== Written task ==
Each line from the one containing "for name, make" through the one containing "from mathutils import Matrix, Vector" must be echoed exactly, endpoints included, and every other line omitted.

== Supplied data ==
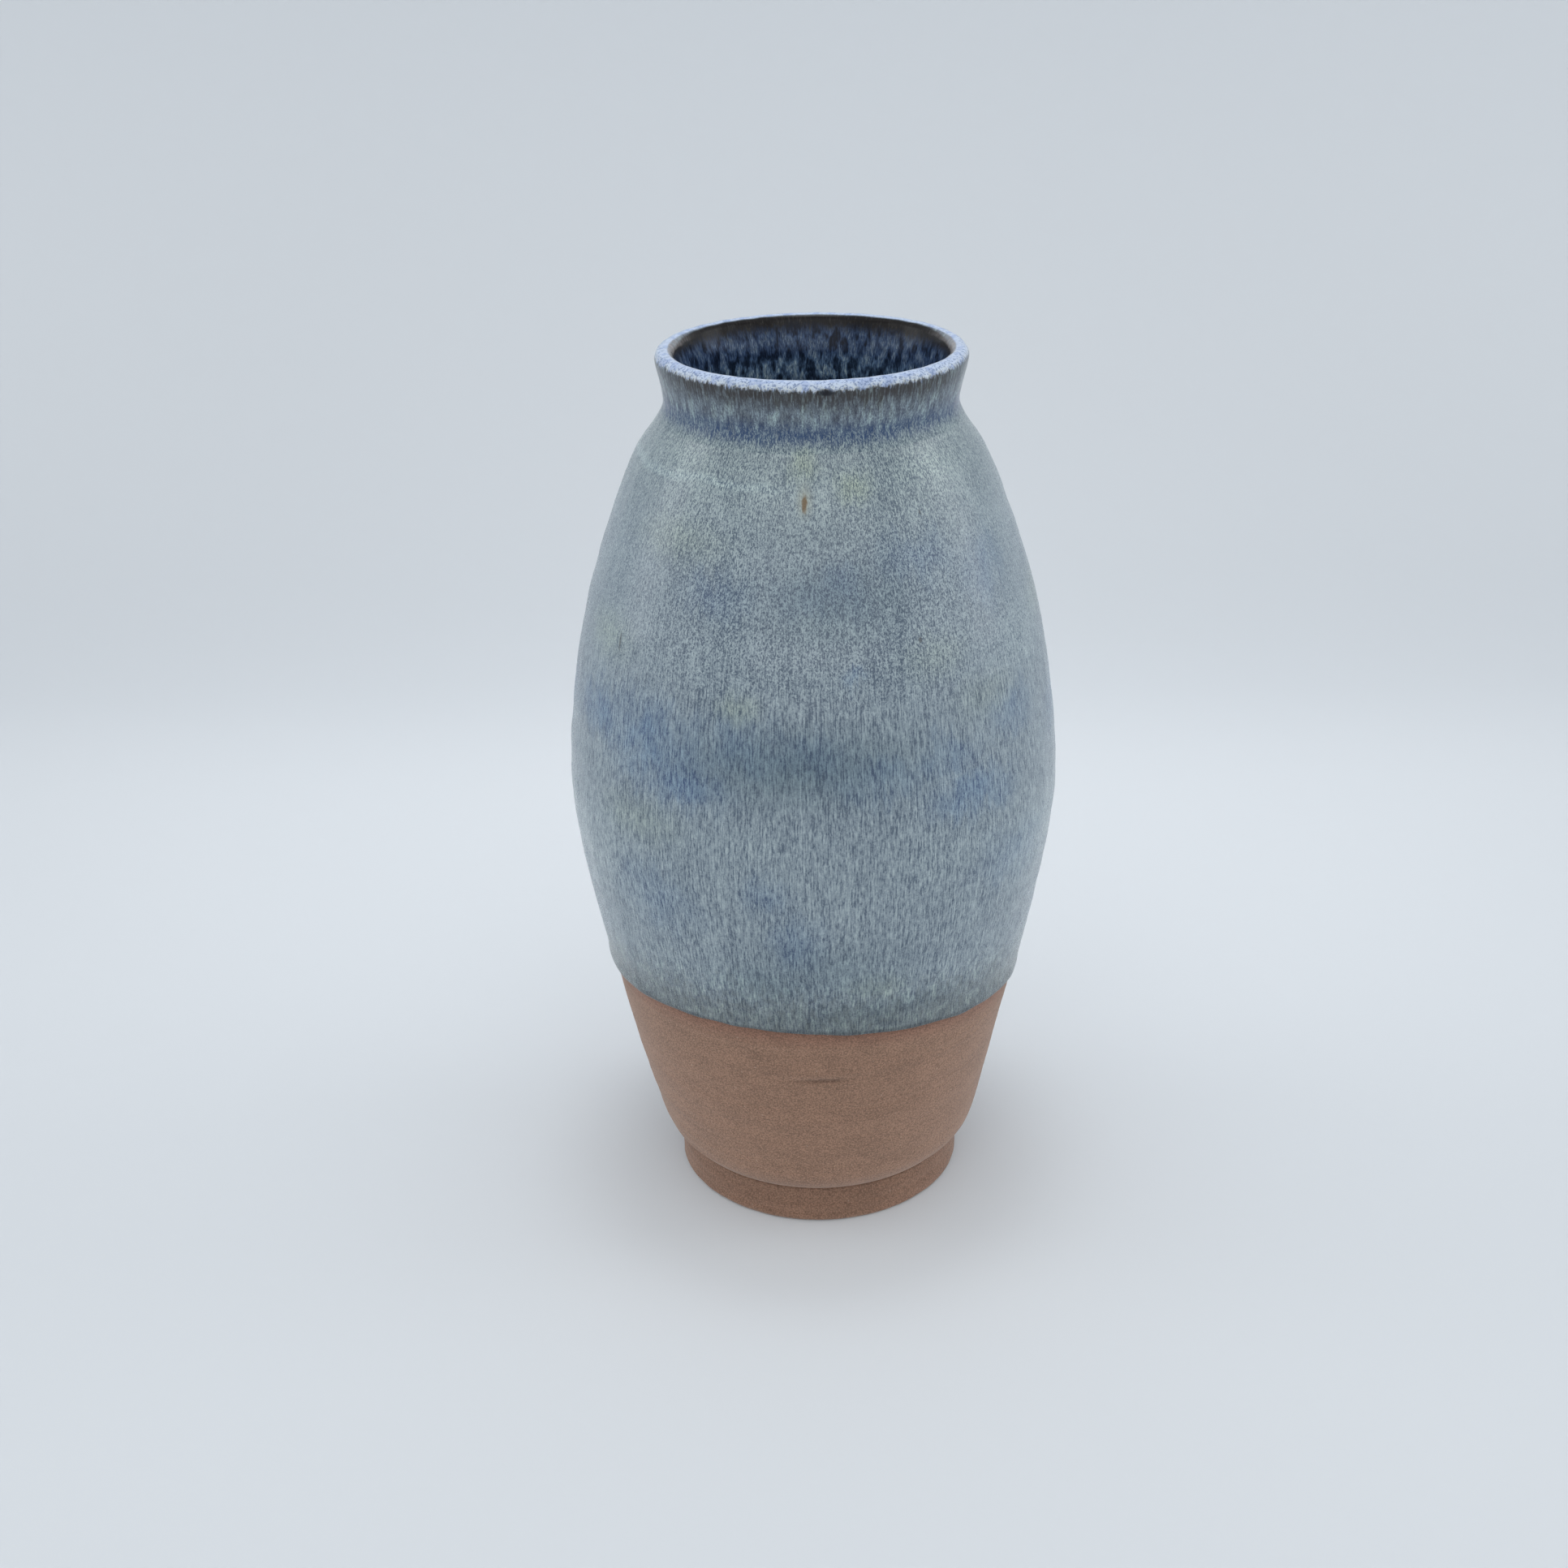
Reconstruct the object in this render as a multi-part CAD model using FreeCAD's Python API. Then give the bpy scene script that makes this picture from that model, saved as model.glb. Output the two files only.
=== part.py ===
import FreeCAD, Part
import math
import os

# A wheel-thrown stoneware vase: a foot ring, a thrown wall with its floor, and three
# coats of glaze. Millimetres, +Z up, origin at the centre of the foot's resting face.
# Every outline lies in the XZ half-plane and is turned about the Z axis.

# --- Driving dimensions -------------------------------------------------------------

HEIGHT = 230.0            # top of the glazed lip
GLAZE = 0.6               # thickness of every coat of glaze

FOOT_RADIUS = 38.75       # outside of the foot ring where it rests
FOOT_TOP_RADIUS = 38.5    # outside of the foot ring just under the groove
FOOT_HEIGHT = 11.0        # the groove between foot ring and wall
FOOT_BEVEL = 0.8          # worn edges of the resting face
GROOVE_BEVEL = 0.5        # upper edge of the foot ring, one side of the groove
RING_WIDTH = 7.0          # resting face, outer edge to recess
RECESS_DEPTH = 6.0        # hollow under the floor
RECESS_TAPER = 1.5        # the recess is this much smaller in radius at its top
FLOOR_THICKNESS = 8.0     # clay between the recess and the inside
FLOOR_FLAT_RADIUS = 27.0  # the inside floor is flat out to here
CORNER_RADIUS = 14.0      # rounding from the inside floor up to the wall
CORNER_TURN = 74          # degrees that the rounding turns through

WALL = 4.4                # clay thickness of the wall
NECK_WALL = 3.8           # clay thickness at the waist of the neck
LIP_RADIUS = 1.7          # half thickness of the rounded clay lip
LIP_CENTRE_RADIUS = 35.6  # radius of the ring along the middle of the lip
LIP_START = -8            # degrees around the lip where the outside of the neck meets it
LIP_END = 160             # degrees around the lip where the inside of the neck meets it

# Outside of the clay wall, as (height, radius), from the groove to the neck.
WALL_OUTSIDE = (
    (11.0, 38.6),         # groove
    (13.2, 41.1),         # tucked-in base of the wall
    (16.5, 43.1),
    (22.0, 44.8),
    (34.0, 47.7),
    (60.0, 53.3),
    (96.0, 60.3),
    (118.0, 62.6),        # widest point of the belly
    (140.0, 60.9),
    (170.0, 55.1),
    (192.0, 47.7),        # shoulder
    (207.0, 40.8),
    (213.0, 37.1),        # base of the neck
    (217.5, 35.6),        # waist of the neck
    (222.0, 36.1),
)
LOW_POINT = 4             # the inside follows the outside from this wall point up
NECK_POINT = 12           # the rim coat meets the outer coat at this wall point

# The outer coat was dipped: its lower edge is a flat cut that leans a little.
GLAZE_LINE_HEIGHT = 64.1  # on the axis
GLAZE_LINE_TILT = 6.6     # degrees away from level
GLAZE_LINE_LOW_SIDE = 71  # degrees from +X towards +Y, where the line is lowest

# --- Outline helpers ------------------------------------------------------------------


def at(radius, height):
    """A point of the outline half-plane."""
    return FreeCAD.Vector(radius, 0, height)


def path(*points):
    """Straight edges from each point to the next."""
    return [Part.LineSegment(a, b).toShape() for a, b in zip(points, points[1:])]


def smooth(points):
    """A smooth curve through the points."""
    curve = Part.BSplineCurve()
    curve.interpolate(Points=points)
    return curve


def stretch(curve, start, end):
    """The edge of a curve from one of its points to a later one."""
    return curve.toShape(curve.parameter(start), curve.parameter(end))


def around(centre, radius, angle_deg):
    """A point on a circle in the half-plane, at an angle from straight outwards."""
    angle = math.radians(angle_deg)
    return centre + at(radius * math.cos(angle), radius * math.sin(angle))


def arc_edge(centre, radius, start_deg, end_deg):
    middle_deg = (start_deg + end_deg) / 2
    points = [around(centre, radius, deg) for deg in (start_deg, middle_deg, end_deg)]
    return Part.Arc(*points).toShape()


def shifted(curve, point, distance):
    """A curve's point moved square to it, towards the right of the curve's direction."""
    along = curve.getD1(curve.parameter(point))[1].normalize()
    return point + FreeCAD.Vector(along.z, 0, -along.x) * distance


def turned(edges):
    """The solid that a closed outline makes when it is turned about the Z axis."""
    face = Part.Face(Part.Wire(Part.__sortEdges__(edges)))
    return face.revolve(FreeCAD.Vector(0, 0, 0), FreeCAD.Vector(0, 0, 1), 360)


# --- Curves that the pieces share -----------------------------------------------------

LIP_CENTRE = at(LIP_CENTRE_RADIUS, HEIGHT - GLAZE - LIP_RADIUS)
FLOOR_TOP = RECESS_DEPTH + FLOOR_THICKNESS
CORNER_CENTRE = at(FLOOR_FLAT_RADIUS, FLOOR_TOP + CORNER_RADIUS)
CORNER_START_DEG = CORNER_TURN - 90
RECESS_TOP_RADIUS = FOOT_RADIUS - RING_WIDTH - RECESS_TAPER


# Up the clay's outside, from the groove to the lip, and the glazed face over it.
OUTER_CLAY_POINTS = [at(radius, height) for height, radius in WALL_OUTSIDE]
OUTER_CLAY_POINTS.append(around(LIP_CENTRE, LIP_RADIUS, LIP_START))
OUTER_CLAY = smooth(OUTER_CLAY_POINTS)
OUTER_COAT_POINTS = [shifted(OUTER_CLAY, point, GLAZE) for point in OUTER_CLAY_POINTS]
OUTER_COAT_POINTS[-1] = around(LIP_CENTRE, LIP_RADIUS + GLAZE, LIP_START)
OUTER_COAT = smooth(OUTER_COAT_POINTS)

# Down the clay's inside, from the lip to the rounding above the floor, and its glazed face.
INNER_CLAY_POINTS = [around(LIP_CENTRE, LIP_RADIUS, LIP_END)]
for index in range(len(WALL_OUTSIDE) - 1, LOW_POINT - 1, -1):
    thickness = NECK_WALL if index > NECK_POINT else WALL
    INNER_CLAY_POINTS.append(shifted(OUTER_CLAY, OUTER_CLAY_POINTS[index], -thickness))
INNER_CLAY_POINTS.append(around(CORNER_CENTRE, CORNER_RADIUS, CORNER_START_DEG))
INNER_CLAY = smooth(INNER_CLAY_POINTS)
INNER_COAT_POINTS = [shifted(INNER_CLAY, point, GLAZE) for point in INNER_CLAY_POINTS]
INNER_COAT_POINTS[0] = around(LIP_CENTRE, LIP_RADIUS + GLAZE, LIP_END)
INNER_COAT_POINTS[-1] = around(CORNER_CENTRE, CORNER_RADIUS - GLAZE, CORNER_START_DEG)
INNER_COAT = smooth(INNER_COAT_POINTS)
INNER_NECK_POINT = len(WALL_OUTSIDE) - NECK_POINT

# --- Pieces ---------------------------------------------------------------------------


def make_foot_ring():
    """The ring that the vase stands on, with bevelled edges."""
    inner = FOOT_RADIUS - RING_WIDTH
    corners = (
        at(inner, 0),
        at(FOOT_RADIUS - FOOT_BEVEL, 0),
        at(FOOT_RADIUS, FOOT_BEVEL),
        at(FOOT_TOP_RADIUS, FOOT_HEIGHT - GROOVE_BEVEL),
        at(FOOT_TOP_RADIUS - GROOVE_BEVEL, FOOT_HEIGHT),
        at(RECESS_TOP_RADIUS, FOOT_HEIGHT),
        at(RECESS_TOP_RADIUS, RECESS_DEPTH),
        at(inner - FOOT_BEVEL, FOOT_BEVEL),
        at(inner, 0),
    )
    return turned(path(*corners))


def make_clay_body():
    """The thrown wall, its rounded lip, and the floor that sits down inside the ring."""
    edges = path(
        at(FLOOR_FLAT_RADIUS, FLOOR_TOP),
        at(0, FLOOR_TOP),
        at(0, RECESS_DEPTH),
        at(RECESS_TOP_RADIUS, RECESS_DEPTH),
        at(RECESS_TOP_RADIUS, FOOT_HEIGHT),
        OUTER_CLAY_POINTS[0],
    )
    edges += [
        stretch(OUTER_CLAY, OUTER_CLAY_POINTS[0], OUTER_CLAY_POINTS[-1]),
        arc_edge(LIP_CENTRE, LIP_RADIUS, LIP_START, LIP_END),
        stretch(INNER_CLAY, INNER_CLAY_POINTS[0], INNER_CLAY_POINTS[-1]),
        arc_edge(CORNER_CENTRE, CORNER_RADIUS, CORNER_START_DEG, -90),
    ]
    return turned(edges)


def above_glaze_line():
    """A block that holds everything above the tilted glaze line."""
    side = HEIGHT * 2
    block = Part.makeBox(side, side, side, FreeCAD.Vector(-side / 2, -side / 2, 0))
    low_side = math.radians(GLAZE_LINE_LOW_SIDE)
    tilt_axis = FreeCAD.Vector(-math.sin(low_side), math.cos(low_side), 0)
    block.rotate(FreeCAD.Vector(0, 0, 0), tilt_axis, GLAZE_LINE_TILT)
    block.translate(FreeCAD.Vector(0, 0, GLAZE_LINE_HEIGHT))
    return block


def make_outer_glaze():
    """The coat on the outside, from the tilted glaze line to the base of the neck."""
    start, end = LOW_POINT, NECK_POINT
    edges = [
        stretch(OUTER_CLAY, OUTER_CLAY_POINTS[start], OUTER_CLAY_POINTS[end]),
        stretch(OUTER_COAT, OUTER_COAT_POINTS[start], OUTER_COAT_POINTS[end]),
    ]
    edges += path(OUTER_CLAY_POINTS[start], OUTER_COAT_POINTS[start])
    edges += path(OUTER_CLAY_POINTS[end], OUTER_COAT_POINTS[end])
    return turned(edges).common(above_glaze_line())


def make_rim_glaze():
    """The coat over the neck and the lip, a little way down inside the mouth."""
    outer, inner = NECK_POINT, INNER_NECK_POINT
    edges = [
        stretch(OUTER_CLAY, OUTER_CLAY_POINTS[outer], OUTER_CLAY_POINTS[-1]),
        arc_edge(LIP_CENTRE, LIP_RADIUS, LIP_START, LIP_END),
        stretch(INNER_CLAY, INNER_CLAY_POINTS[0], INNER_CLAY_POINTS[inner]),
        stretch(OUTER_COAT, OUTER_COAT_POINTS[outer], OUTER_COAT_POINTS[-1]),
        arc_edge(LIP_CENTRE, LIP_RADIUS + GLAZE, LIP_START, LIP_END),
        stretch(INNER_COAT, INNER_COAT_POINTS[0], INNER_COAT_POINTS[inner]),
    ]
    edges += path(OUTER_CLAY_POINTS[outer], OUTER_COAT_POINTS[outer])
    edges += path(INNER_CLAY_POINTS[inner], INNER_COAT_POINTS[inner])
    return turned(edges)


def make_liner_glaze():
    """The poured coat on the inside wall and the floor."""
    inner = INNER_NECK_POINT
    edges = [
        stretch(INNER_CLAY, INNER_CLAY_POINTS[inner], INNER_CLAY_POINTS[-1]),
        stretch(INNER_COAT, INNER_COAT_POINTS[inner], INNER_COAT_POINTS[-1]),
        arc_edge(CORNER_CENTRE, CORNER_RADIUS, CORNER_START_DEG, -90),
        arc_edge(CORNER_CENTRE, CORNER_RADIUS - GLAZE, CORNER_START_DEG, -90),
    ]
    edges += path(INNER_CLAY_POINTS[inner], INNER_COAT_POINTS[inner])
    edges += path(
        at(FLOOR_FLAT_RADIUS, FLOOR_TOP),
        at(0, FLOOR_TOP),
        at(0, FLOOR_TOP + GLAZE),
        at(FLOOR_FLAT_RADIUS, FLOOR_TOP + GLAZE),
    )
    return turned(edges)


PIECES = {
    "foot_ring": make_foot_ring,
    "clay_body": make_clay_body,
    "outer_glaze": make_outer_glaze,
    "rim_glaze": make_rim_glaze,
    "liner_glaze": make_liner_glaze,
}

os.makedirs("parts", exist_ok=True)
for name, make in PIECES.items():
    piece = make()
    piece.exportStep(f"parts/{name}.step")
    print(name, "solids", len(piece.Solids), "valid", piece.isValid(),
          "volume", round(piece.Volume, 1), "top", round(piece.BoundBox.ZMax, 3))
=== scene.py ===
"""Looks of the stoneware vase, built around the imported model.

Blender works in metres. The vase's outlines and sizes are in millimetres here, and those of the
stage, the camera and the lights are in metres. Both are in the frame of the model: +Z up, origin
under the middle of the foot, -Y towards the camera. Angles run from +X to +Y.
"""
import math

import bpy
import numpy as np
from mathutils import Matrix, Vector


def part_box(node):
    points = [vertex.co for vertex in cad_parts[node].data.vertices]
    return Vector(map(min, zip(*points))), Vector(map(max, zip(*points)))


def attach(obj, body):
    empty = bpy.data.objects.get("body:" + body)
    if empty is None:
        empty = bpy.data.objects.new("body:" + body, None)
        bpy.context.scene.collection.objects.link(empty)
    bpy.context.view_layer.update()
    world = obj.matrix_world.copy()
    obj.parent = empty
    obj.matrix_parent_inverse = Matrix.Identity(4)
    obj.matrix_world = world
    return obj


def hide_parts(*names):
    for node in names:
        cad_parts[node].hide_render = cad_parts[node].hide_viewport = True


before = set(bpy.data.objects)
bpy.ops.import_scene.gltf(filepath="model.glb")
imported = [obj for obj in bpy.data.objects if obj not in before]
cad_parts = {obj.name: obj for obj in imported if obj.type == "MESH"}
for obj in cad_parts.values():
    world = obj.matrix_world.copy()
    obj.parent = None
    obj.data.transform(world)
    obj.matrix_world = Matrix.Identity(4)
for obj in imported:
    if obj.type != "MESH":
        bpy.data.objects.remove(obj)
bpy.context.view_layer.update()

MM = 0.001
TURN = 2 * math.pi

# --- Sizes read from the frame ----------------------------------------------------------


def corner(node, end):
    """A corner of a node's box in millimetres: end 0 is the lowest, end 1 the highest."""
    return np.array(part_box(node)[end]) / MM


FOOT_TOP = corner("foot_ring", 1)[2]
FOOT_RADIUS = corner("foot_ring", 1)[0]
COAT = corner("outer_glaze", 1)[0] - corner("clay_body", 1)[0]
LIP_TOP = corner("rim_glaze", 1)[2]
NECK_SEAM = corner("outer_glaze", 1)[2]
THROAT_SEAM = corner("rim_glaze", 0)[2]


def seam_outline(node):
    """Outline of a turned node, in order from its lowest end, as (radius, height) rows.

    The surface of a turned node starts at y = 0 on the +X side, so its outline is there.
    """
    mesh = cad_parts[node].data
    flat = [abs(v.co.y) < 1e-6 and v.co.x > -1e-6 for v in mesh.vertices]
    place = [(round(v.co.x / MM, 3), round(v.co.z / MM, 3)) for v in mesh.vertices]
    links = {}
    for edge in mesh.edges:
        a, b = edge.vertices
        if flat[a] and flat[b] and place[a] != place[b]:
            links.setdefault(place[a], set()).add(place[b])
            links.setdefault(place[b], set()).add(place[a])
    ends = [p for p in links if len(links[p]) == 1]
    chain = [min(ends, key=lambda p: p[1])] if ends else [min(links)]
    while True:
        onward = [p for p in links[chain[-1]] if p not in chain[-2:]]
        if not onward or onward[0] == chain[0]:
            return np.array(chain)
        chain.append(onward[0])


def glaze_edge_plane():
    """The tilted plane where the outer coat ends: (height on the axis, slope in x, slope in y)."""
    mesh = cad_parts["outer_glaze"].data
    under = [p for p in mesh.polygons if p.normal.z < -0.9]
    points = np.array([mesh.vertices[i].co / MM for p in under for i in p.vertices])
    return np.linalg.lstsq(
        np.column_stack([np.ones(len(points)), points[:, :2]]), points[:, 2], rcond=None
    )[0]


EDGE_HEIGHT, EDGE_SLOPE_X, EDGE_SLOPE_Y = glaze_edge_plane()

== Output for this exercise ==
for name, make in PIECES.items():
    piece = make()
    piece.exportStep(f"parts/{name}.step")
    print(name, "solids", len(piece.Solids), "valid", piece.isValid(),
          "volume", round(piece.Volume, 1), "top", round(piece.BoundBox.ZMax, 3))
=== scene.py ===
"""Looks of the stoneware vase, built around the imported model.

Blender works in metres. The vase's outlines and sizes are in millimetres here, and those of the
stage, the camera and the lights are in metres. Both are in the frame of the model: +Z up, origin
under the middle of the foot, -Y towards the camera. Angles run from +X to +Y.
"""
import math

import bpy
import numpy as np
from mathutils import Matrix, Vector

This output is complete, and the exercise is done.